Apportons des nuances, le portrait n’est pas tout noir, certains s’y emploient déjà. En début 2019, par le traité d’Aix-la-Chapelle, Emmanuel Macron et Angela Merkel affirment leur intention de faire converger leurs politiques économiques, d’éducation, de recherche, de défense et de politique étrangère. Paris et Berlin veulent renforcer le projet européen.

En avril 2019, le Canada et de nombreux autres pays rejoignent la France et l’Allemagne au sein de l’Alliance pour le multilatéralisme. Ce regroupement considère le respect du droit international comme seule garantie de stabilité et de paix. Parmi les ambitions des pays membres, on note leur désir de réformer les organisations internationales pour les rendre plus inclusives, représentatives, démocratiques et plus efficaces de manière à produire des résultats concrets pour les citoyens.

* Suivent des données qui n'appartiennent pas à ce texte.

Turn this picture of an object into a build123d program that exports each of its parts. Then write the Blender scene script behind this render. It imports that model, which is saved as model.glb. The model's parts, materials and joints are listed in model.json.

Somme toute, avant la pandémie, des pays étaient déjà à la recherche d’alternatives au déclin de l’ordre mondial.

La manifestation la plus tangible de ce courant fut certainement la lettre publique commune des leaders politiques du Canada, de l’Italie, de la France, de l’Allemagne, de la Norvège et du Conseil et de la Commission européenne lançant l’initiative ACT (Acces to COVID-19 Tools). L’objectif consiste à enclencher un effort de coopération internationale permettant de développer un vaccin qui sera accessible et abordable pour tous.

Tout le cynisme ambiant ne réussit pas à amoindrir la force des propos de ces dirigeants politiques qui malgré le scepticisme de leurs électeurs affirment la nécessité d’instances communes :

« C’est un moment déterminant pour la communauté mondiale. En nous mobilisant aujourd’hui autour de la science et de la solidarité, nous semons les graines d’une plus grande unité demain. Guidés par les objectifs de développement durable, nous pouvons repenser le pouvoir de la communauté, de la société et de la collaboration mondiale pour nous assurer que personne ne sera laissé pour compte. »

Tout compte fait, la pandémie révèle certes l’inaptitude des alliances et institutions des dernières décennies à nous rassembler pour réagir mais elle peut aussi permettre l’accélération d’un mouvement timidement enclenché d’inventer de nouvelles voies de passage de la nation vers le monde.

Il est à souhaiter que la situation actuelle nous pousse collectivement à dessiner un avenir meilleur pour l’humanité et que l’on nous propose le projet politique de le construire.